Quebec Bar Rewrite: Recalibrate and Take Notes on Exam Questions
Maybe the Quebec Bar Exam didn’t go exactly as you would have liked or you just want to prepare better for this first round of the exam, this post will look at some strategies to improve your score on the Bar exam. The rewrite or “la reprise” is a mulligan, a quick second shot at passing the Quebec Bar. It’s a whirlwind. You have a little more than two weeks after receiving your mark on the first round to learn the new subjects and then write the exam again. It’s the time to really knuckle and buckle down to try to get through the Bar.
The first step is to evaluate what went wrong on the first writing of the exam. There is a session organized by the Barreau du Québec where you can see your exam and the associated solutions sheet. Your goal at this stage is to try to identify what the main issues were. Simply put, where did you go wrong: Did you not know the material well enough? Did you fall into too many traps? Were you unable to find the sections of the applicable law even though you knew the answer? These are just some of the possibilities.
The Bar also offers sessions with a Bar school professor which you can register for if you want to get more feedback on your exam. If you remain unsure after looking at your exam, consider registering for one of these sessions.
You have the option of getting your exam regraded. It costs around $120 for the exam to be graded a second time. I have yet to hear of someone who successfully got their exam regraded, so it’s probably not worth your time or money to go this route. Moreover, you’ll only hear back about the regrading in the week before the rewrite, which is after you’ve already done most of your studying.
Often times, the issue on the first round of the exam was that you fell into too many traps and got questions wrong which you should have gotten right. You knew the material, but something in the question led you astray. The best advice I can give you on this front is to get into the habit of taking notes as you are reading the Bar exam questions. Start practising this habit immediately while doing practice exams (which may be found here: Quebec Bar Past Exams).
What do I mean by taking notes on questions? Just jot down the important information that you see in the question and organize any facts associated with a date in chronological order. This is particularly important for subjects where dates are quite important such as Prior Claims and Hypothecs or Law of Persons. This is very helpful in Hypothecs to determine whether there is a valid builder’s lien or seller’s lien. For civil liability, identify the relationships between the parties. Do any of the parties have contracts with each other? (Which therefore means that you might be outside of the extra-contractual liability framework and instead in the contractual liability framework.)
Here’s an example of some notes which I took on a past exam with respect to the law of persons. More precisely, it’s on the third file on the reprise exam in Civil I. (French: C1-Reprise-Fra-2003-04, English:C1-Reprise-Ang-2003-04) The notes have been colour-coded according for information which came from each of the three questions in the file (blue for the first question, green for the second, and red for the third).
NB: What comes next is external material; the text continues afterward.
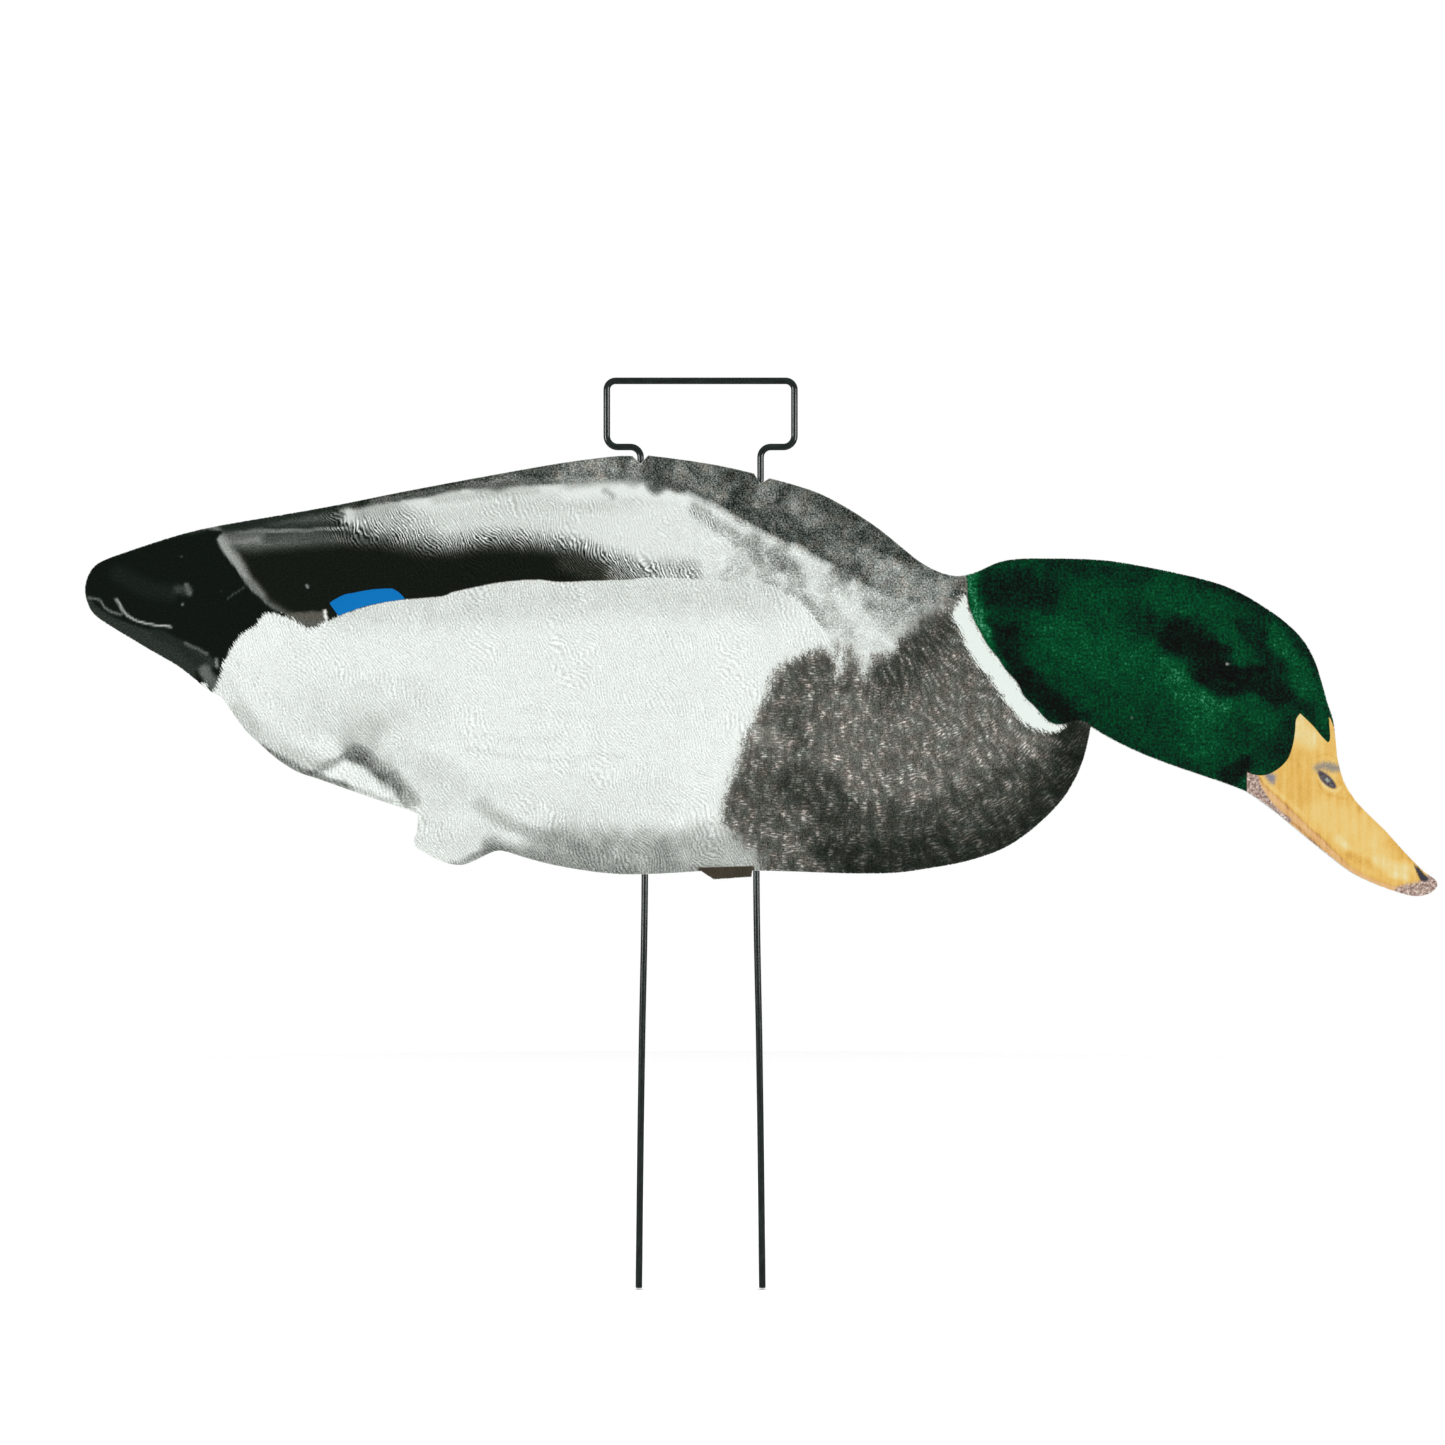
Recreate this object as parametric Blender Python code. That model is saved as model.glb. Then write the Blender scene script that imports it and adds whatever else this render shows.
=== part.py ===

It’s good to get into the habit of laying out the information to organize your thoughts (even if ultimately some of the information is not useful to answer the question) and to not miss anything. But try not to get carried away as you don’t want to waste too much exam time on the exam. Use the past exams as your testing ground to figure out your personal happy medium.
Finally, if you have to do the rewrite, don’t panic. Roughly half of the people who write the Bar exam are in the same boat as you, so you’re in good company. Good luck!
(Si l’examen du Barreau du Québec n’est pas allé comme désiré, ne paniquez pas. Vous avez maintenant le temps d’évaluer les problèmes à améliorer. Essayer de revoir votre examen. Prenez l’habitude de prendre des notes lors de répondre aux questions des examens antérieurs. Vous manquerez ainsi moins d’information et vous tomberez dans moins de pièges. Bonne chance!)